This notebook illustrates the use of [Wget](https://www.gnu.org/software/wget/manual/wget.html) for crawling and archiving websites using the [WARC file format](https://en.wikipedia.org/wiki/Web_ARChive).




# Configuration

## Updating Wget

Wget supports the production of WARC files since v1.14. Colab includes Wget v1.19.4 by default, but this version does not support WARC compression. The following code upgrades Wget to a version supporting WARC per-record and file-level compression, which considerably reduces storage space usage.

In [None]:
TMP_DIR = "tmp"

!mkdir {TMP_DIR}
%cd {TMP_DIR}

!wget -nv  http://ftp.gnu.org/gnu/wget/wget-1.21.tar.gz
!tar -xzf wget-1.21.tar.gz

!./wget-1.21/configure --quiet --with-ssl=openssl > /dev/null 2>&1 

!make > log.txt 2>&1   
!make install > log.txt 2>&1 

%cd ..
!rm -r {TMP_DIR}

## Wget General Parameters

The crawling examples in this notebook assume the existence of an `input.txt` file containing the list of URLs to crawl. You can modify the content of this file according to your needs. 

In [None]:
!echo "http://example.com/" > input.txt

The following variables define Wget' **default behaviour** when crawling. You can modify them at will, either here or directly in the cell executing `!wget`.

In [None]:
LEVEL=1       # maximum number of links to follow (i.e, crawl depth)
WAIT=0.1      # num. seconds to wait between consecutive calls 

INPUT_FILE = "input.txt"     # list of URLs to crawl

OUT_DIR       = "WARC"       # folder where crawl results will be stored
OUT_WARC_FILE = "out"        # prefix for WARC files
OUT_LOG_FILE  = "log.txt"    # file containing Wget's log

# Examples

## Ex1. Crawling a specific domain



The following example crawls the URLs in `input.txt` and produces a WARC file containing only HTML files (i.e., wget ignores images, css, js and all other files). By default, wget will only follow the URLs within the same domain. This behaviour is useful for crawling the entirety of a specific domain.

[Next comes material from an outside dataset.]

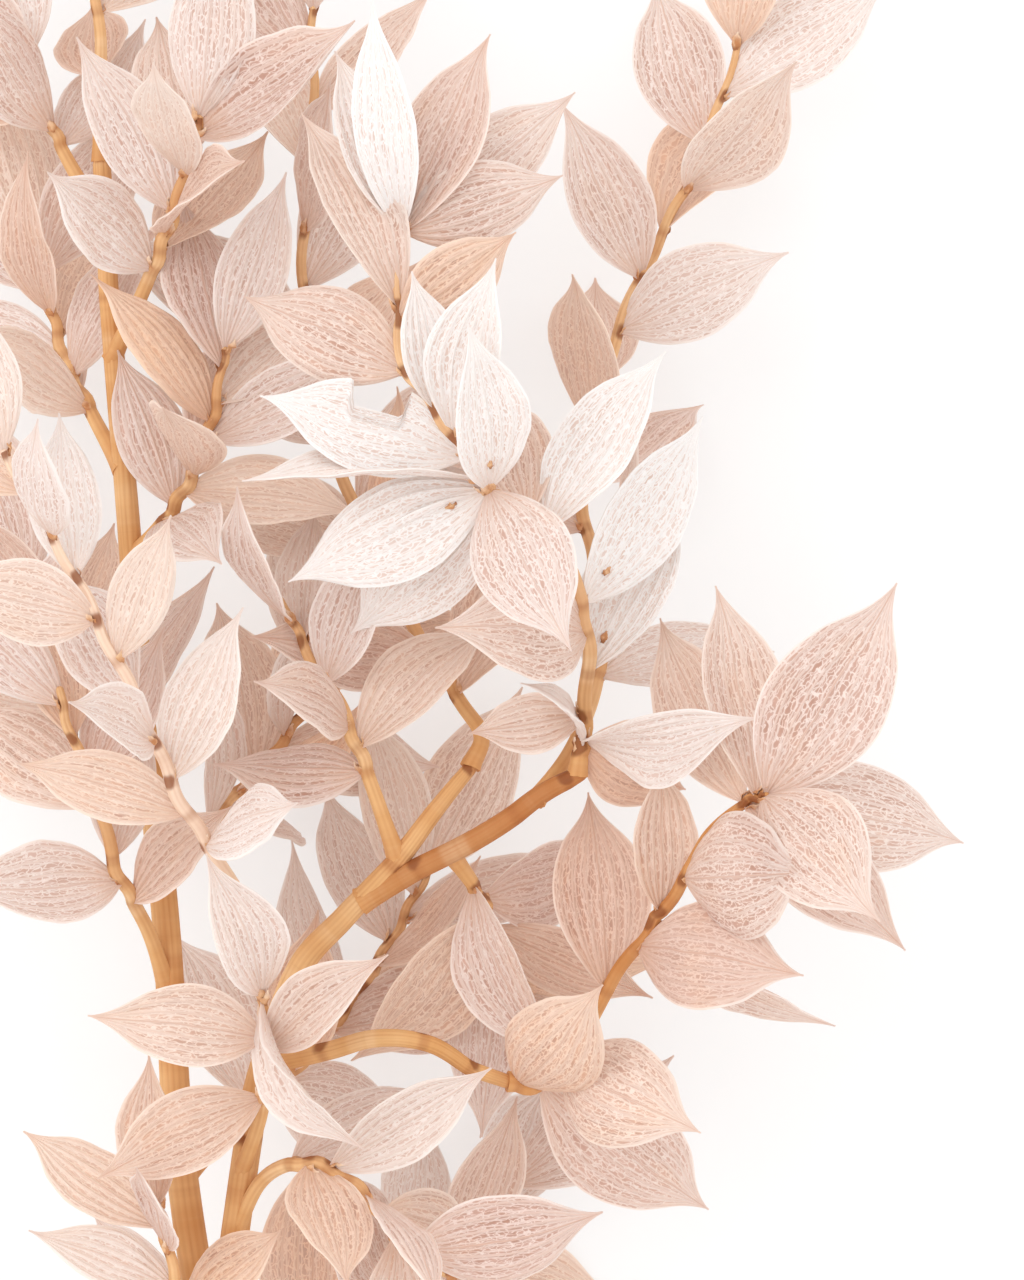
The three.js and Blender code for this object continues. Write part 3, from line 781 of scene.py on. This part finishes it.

> Recall that wget will stop after following links 1 level deep. To crawl the entirety of a domain set `LEVEL=0`.


In [None]:
LEVEL=1
!wget \
  --delete-after -nd \
  --input-file={INPUT_FILE}  \
  --recursive   \
  --level={LEVEL}     \
  --no-parent   \
  --wait={WAIT}    \
  --random-wait   \
  --follow-tags=a \
  --accept html  \
  --adjust-extension \
  --user-agent="Mozilla/5.0 (Macintosh; Intel Mac OS X 10_15_7) AppleWebKit/605.1.15 (KHTML, like Gecko) Version/14.0 Safari/605.1.15" \
  --warc-file={OUT_WARC_FILE}  \
  --warc-cdx=on \
  --warc-max-size=1G  \
  --no-warc-keep-log  \
  --output-file={OUT_LOG_FILE} 


In [None]:
# Move resulting files to the OUT_DIR folder
!mkdir -p {OUT_DIR} 
!mv *.warc.gz *.cdx {OUT_LOG_FILE} {OUT_DIR} 
!cp {INPUT_FILE} {OUT_DIR}


## Ex2. Multi-host crawling


This example mimics the previous crawling but follows links pointing to other hosts.

> **Attention!** If `LEVEL=0` wget will crawl the entire web! 

In [None]:
LEVEL=1
!wget \
  -H  \    # Span to any hos
  --delete-after -nd \
  --input-file={INPUT_FILE}  \
  --recursive   \
  --level={LEVEL}     \
  --no-parent   \
  --wait={WAIT}    \
  --random-wait   \
  --follow-tags=a \
  --accept html  \
  --adjust-extension \
  --user-agent="Mozilla/5.0 (Macintosh; Intel Mac OS X 10_15_7) AppleWebKit/605.1.15 (KHTML, like Gecko) Version/14.0 Safari/605.1.15" \
  --warc-file={OUT_WARC_FILE}  \
  --warc-cdx=on \
  --warc-max-size=1G  \
  --no-warc-keep-log  \
  --output-file={OUT_LOG_FILE} 

In [None]:
# Move resulting files to the OUT_DIR folder
!mkdir -p {OUT_DIR} 
!mv *.warc.gz *.cdx {OUT_LOG_FILE} {OUT_DIR} 
!cp {INPUT_FILE} {OUT_DIR}